◆ **Challenge**
Find every line of the listing below where "each" appears, and copy it.

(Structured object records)
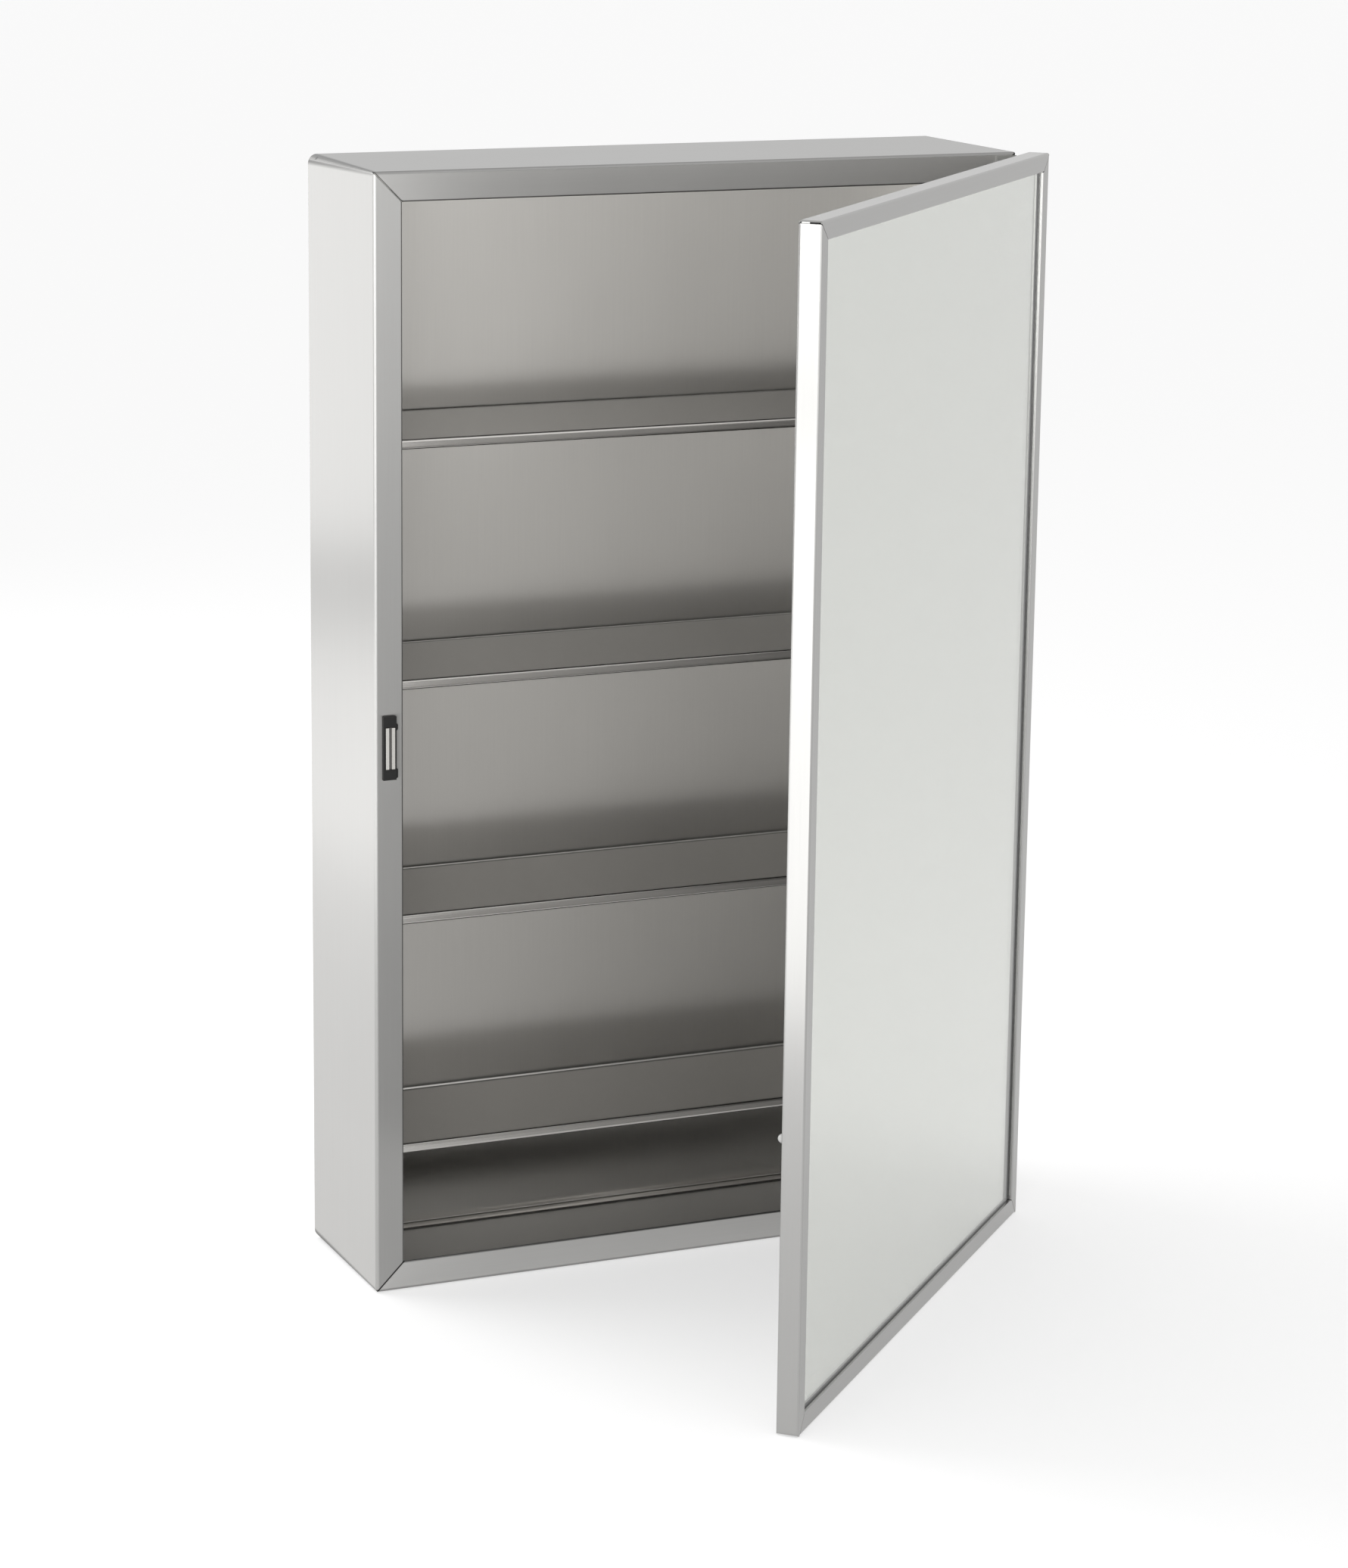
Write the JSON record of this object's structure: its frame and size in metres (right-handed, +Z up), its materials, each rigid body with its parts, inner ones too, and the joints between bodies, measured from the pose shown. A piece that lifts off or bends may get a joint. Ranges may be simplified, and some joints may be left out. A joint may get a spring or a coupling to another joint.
{
  "type": "medicine cabinet",
  "caption": "Shallow wall cabinet of folded steel sheet with fixed shelves, a full-length side hinge, a framed mirror door and a magnetic catch.",
  "frame": {"origin": "middle of the four wall holes, on the wall plane at the back of the cabinet", "axes": "+X to the right as one faces the cabinet, towards the hinge; +Y into the wall; +Z up"},
  "size_m": [0.423, 0.4105, 0.6604],
  "materials": {
    "cabinet_steel": "satin",
    "shelf_steel": "satin",
    "door_frame_steel": "satin",
    "hinge_steel": "dull",
    "bright_steel": "polished",
    "clear_glass": "polished",
    "silvering": "mirror",
    "pad_foam": "matt",
    "black_plastic": "matt",
    "white_plastic": "semi-gloss",
    "magnet": "matt"
  },
  "bodies": {
    "cabinet": {"cabinet_wrap": "cabinet_steel", "back_panel": "cabinet_steel", "shelf_1": "shelf_steel", "shelf_2": "shelf_steel", "shelf_3": "shelf_steel", "shelf_4": "shelf_steel", "hinge_cabinet_leaf": "hinge_steel", "hinge_pin": "bright_steel", "cabinet_leaf_rivets": "bright_steel", "catch_housing": "black_plastic"},
    "catch_pack": {"pole_plates": "bright_steel", "catch_magnet": "magnet"},
    "door": {"hinge_door_leaf": "hinge_steel", "door_leaf_rivets": "bright_steel", "top_rail": "door_frame_steel", "bottom_rail": "door_frame_steel", "hinge_stile": "door_frame_steel", "free_stile": "door_frame_steel", "mirror_glass": "clear_glass", "mirror_silvering": "silvering", "edge_fillers": "black_plastic", "mirror_pad": "pad_foam", "door_back_pan": "door_frame_steel", "corner_keys": "hinge_steel", "corner_rivets": "bright_steel", "strike_plate": "bright_steel", "strike_rivets": "bright_steel", "door_bumper": "white_plastic"}
  },
  "joints": [
    {"name": "door_hinge", "type": "hinge", "parent": "cabinet", "child": "door", "pos_m": [0.2058, -0.1106, 0], "axis": [0, 0, 1], "range_deg": [-45, 95]},
    {"name": "magnet_float", "type": "slide", "parent": "cabinet", "child": "catch_pack", "axis": [0, -1, 0], "range_m": [-0.0005, 0.0005]}
  ]
}
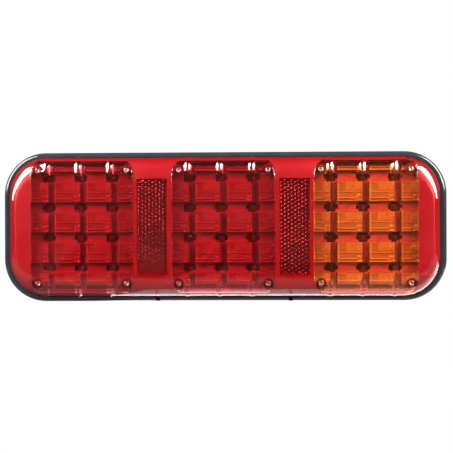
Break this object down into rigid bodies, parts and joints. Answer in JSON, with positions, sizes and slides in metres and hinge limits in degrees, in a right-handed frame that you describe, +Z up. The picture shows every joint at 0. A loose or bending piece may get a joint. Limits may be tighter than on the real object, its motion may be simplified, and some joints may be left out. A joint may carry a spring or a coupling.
{
  "type": "trailer tail light",
  "caption": "Rounded oblong LED rear lamp: red and amber lens over LED modules with retroreflectors between, on a push-fit black mounting base.",
  "frame": {"origin": "centre of the lamp's outline on the back (mounting) face", "axes": "+X along the lamp towards the amber module, +Z up, +Y out of the back towards the vehicle, so the lamp shines along -Y"},
  "size_m": [0.284, 0.056, 0.0954],
  "materials": {
    "black_gloss_abs": "polished black ABS, slightly rounded edges",
    "black_matt_abs": "fine spark-eroded texture",
    "black_nylon": "glass-filled nylon, dull",
    "black_rubber": "moulded rubber",
    "grey_silicone": "soft silicone cord",
    "zinc_steel": "zinc plated",
    "bright_steel": "bright stainless",
    "contact_brass": "plain brass",
    "white_membrane": "expanded membrane",
    "red_acrylic": "clear red acrylic, polished",
    "amber_acrylic": "clear amber acrylic, polished",
    "red_bezel": "solid red moulding behind the lens",
    "reflex_acrylic": "red corner-cube retroreflector",
    "dark_backing": "dark sealed back plate",
    "red_tray": "reflective tray seen through red optics",
    "amber_tray": "reflective tray seen through amber optics",
    "red_optic": "fluted inner optic, red",
    "amber_optic": "fluted inner optic, amber",
    "board_laminate": "fibreglass laminate with dark solder mask",
    "led_package": "surface-mount LED with a clear lens",
    "chip_epoxy": "moulded epoxy",
    "capacitor_can": "drawn can",
    "resistor_ceramic": "thick-film chip",
    "flat_cable": "flat flexible jumper"
  },
  "bodies": {
    "base": {"mounting_base": "black_gloss_abs", "base_gasket": "black_rubber", "mounting_studs": "zinc_steel", "stud_seals": "black_rubber", "cable_grommet": "black_rubber", "socket_block": "black_nylon", "socket_pins": "contact_brass", "peg_bushes": "black_rubber"},
    "lamp_head": {"lamp_housing": "black_matt_abs", "lens_seal": "grey_silicone", "plug_block": "black_nylon", "plug_sleeves": "contact_brass", "breather_membrane": "white_membrane", "red_lens": "red_acrylic", "amber_lens": "amber_acrylic", "inner_bezel": "red_bezel", "reflex_reflector_left": "reflex_acrylic", "reflex_reflector_right": "reflex_acrylic", "reflector_backing_left": "dark_backing", "reflector_backing_right": "dark_backing", "link_cables": "flat_cable", "circuit_board_left": "board_laminate", "leds_left": "led_package", "reflector_tray_left": "red_tray", "optic_plate_left": "red_optic", "module_screws_left": "bright_steel", "driver_chip_left": "chip_epoxy", "capacitors_left": "capacitor_can", "resistors_left": "resistor_ceramic", "circuit_board_centre": "board_laminate", "leds_centre": "led_package", "reflector_tray_centre": "red_tray", "optic_plate_centre": "red_optic", "module_screws_centre": "bright_steel", "driver_chip_centre": "chip_epoxy", "capacitors_centre": "capacitor_can", "resistors_centre": "resistor_ceramic", "circuit_board_right": "board_laminate", "leds_right": "led_package", "reflector_tray_right": "amber_tray", "optic_plate_right": "amber_optic", "module_screws_right": "bright_steel", "driver_chip_right": "chip_epoxy", "capacitors_right": "capacitor_can", "resistors_right": "resistor_ceramic"}
  },
  "joints": [
    {"name": "lamp_head_slide", "type": "slide", "parent": "base", "child": "lamp_head", "axis": [0, -1, 0], "range_m": [0, 0.05]}
  ]
}
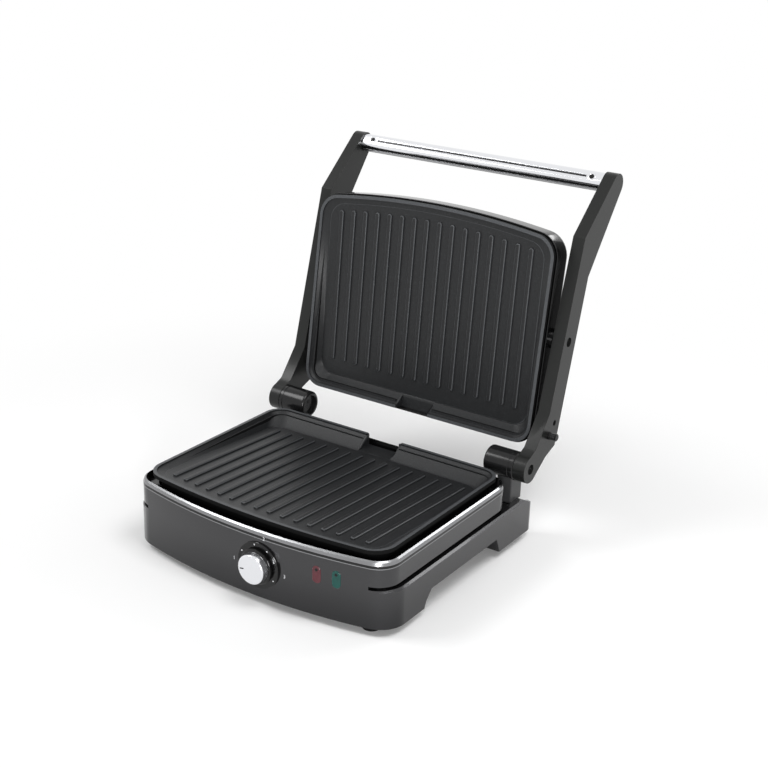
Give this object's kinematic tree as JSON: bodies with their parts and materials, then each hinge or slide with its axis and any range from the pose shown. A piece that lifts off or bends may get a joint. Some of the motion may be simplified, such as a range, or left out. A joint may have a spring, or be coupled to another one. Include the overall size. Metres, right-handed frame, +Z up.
{
  "type": "electric contact grill",
  "caption": "Electric contact grill with two ribbed plates, a lid floating on two bent hinged arms, a bar handle, a thermostat knob, signal lamps and a drip tray",
  "frame": {"origin": "under the middle of the standing grill's outline, on the table", "axes": "+X to the right as seen from the knob side, +Y from the knob side to the hinge side, +Z up"},
  "size_m": [0.3356, 0.4298, 0.3615],
  "materials": {
    "gunmetal": "glossy dark gunmetal lacquer over the moulding",
    "black_plastic": "fine matte black",
    "steel": "plain zinc plated steel",
    "rubber": "matte black rubber",
    "bracket_grey": "satin dark grey paint on a casting, glossy on the barrel",
    "coating": "dark grey non-stick coating on cast aluminium, finely speckled",
    "sheet": "bright aluminised sheet",
    "red_lens": "glossy red lens",
    "green_lens": "glossy green lens",
    "bright": "bright chrome",
    "arm_metal": "satin dark grey paint on a casting",
    "lid_black": "glossy black"
  },
  "bodies": {
    "base": {"base_housing": "gunmetal", "bottom_cover": "black_plastic", "cover_screws": "steel", "rubber_feet": "rubber", "dial_plate": "black_plastic", "hinge_bracket_left": "bracket_grey", "hinge_bracket_right": "bracket_grey", "hinge_pin_left": "steel", "hinge_pin_right": "steel", "lower_plate": "coating", "lower_heater": "steel", "lower_reflector": "sheet", "lower_plate_screws": "steel", "lamp_red": "red_lens", "lamp_green": "green_lens", "lamp_holder": "black_plastic", "thermostat": "steel", "thermostat_nut": "steel", "cord_gland": "rubber"},
    "arms": {"arm_left": "arm_metal", "arm_right": "arm_metal", "handle_core": "black_plastic", "handle_cover": "bright", "handle_screws": "steel"},
    "pivots": {"pivot_pin_left": "steel", "pivot_pin_right": "steel"},
    "lid": {"lid_housing": "lid_black", "upper_plate": "coating", "upper_heater": "steel", "upper_reflector": "sheet", "upper_plate_screws": "steel"},
    "knob": {"knob_shaft": "steel", "knob_skirt": "black_plastic", "knob_cap": "bright"},
    "button": {"release_button": "black_plastic"},
    "tray": {"drip_tray": "black_plastic"}
  },
  "joints": [
    {"name": "arm_hinge", "type": "hinge", "parent": "base", "child": "arms", "pos_m": [-0.00475, 0.05655, 0.085], "axis": [-1, 0, 0], "range_deg": [-109, 75]},
    {"name": "pivot_follow", "type": "hinge", "parent": "arms", "child": "pivots", "pos_m": [-0.00475, 0.12009, 0.20379], "axis": [-1, 0, 0], "range_deg": [-8, 11.2]},
    {"name": "lid_tilt", "type": "hinge", "parent": "pivots", "child": "lid", "pos_m": [-0.00475, 0.12009, 0.20379], "axis": [-1, 0, 0], "range_deg": [0, 14.57]},
    {"name": "knob_turn", "type": "hinge", "parent": "base", "child": "knob", "pos_m": [0.01475, -0.20245, 0.042], "axis": [0, 1, 0], "range_deg": [0, 235]},
    {"name": "button_press", "type": "slide", "parent": "arms", "child": "button", "axis": [-1, 0, 0], "range_m": [0, 0.004], "stiffness_N_per_m": 500},
    {"name": "tray_slide", "type": "slide", "parent": "base", "child": "tray", "axis": [0, 1, 0], "range_m": [0, 0.085]}
  ],
  "couplings": [
    {"joint": "pivot_follow", "follows": "arm_hinge", "ratio": -0.10092}
  ]
}
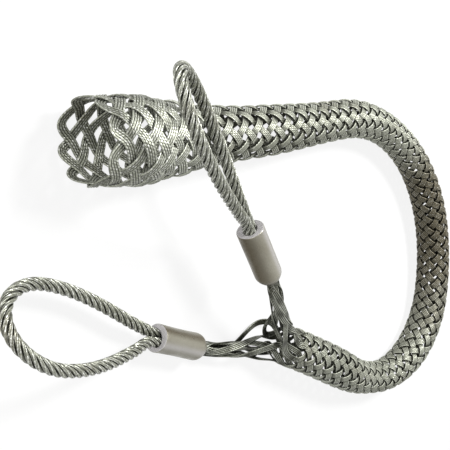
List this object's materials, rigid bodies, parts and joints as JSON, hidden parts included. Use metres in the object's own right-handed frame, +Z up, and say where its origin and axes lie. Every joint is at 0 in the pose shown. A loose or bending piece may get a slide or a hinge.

◆ **Written solution**
Write the JSON record of this object's structure: its frame and size in metres (right-handed, +Z up), its materials, each rigid body with its parts, inner ones too, and the joints between bodies, measured from the pose shown. A piece that lifts off or bends may get a joint. Ranges may be simplified, and some joints may be left out. A joint may get a spring or a coupling to another joint.
Give this object's kinematic tree as JSON: bodies with their parts and materials, then each hinge or slide with its axis and any range from the pose shown. A piece that lifts off or bends may get a joint. Some of the motion may be simplified, such as a range, or left out. A joint may have a spring, or be coupled to another one. Include the overall size. Metres, right-handed frame, +Z up.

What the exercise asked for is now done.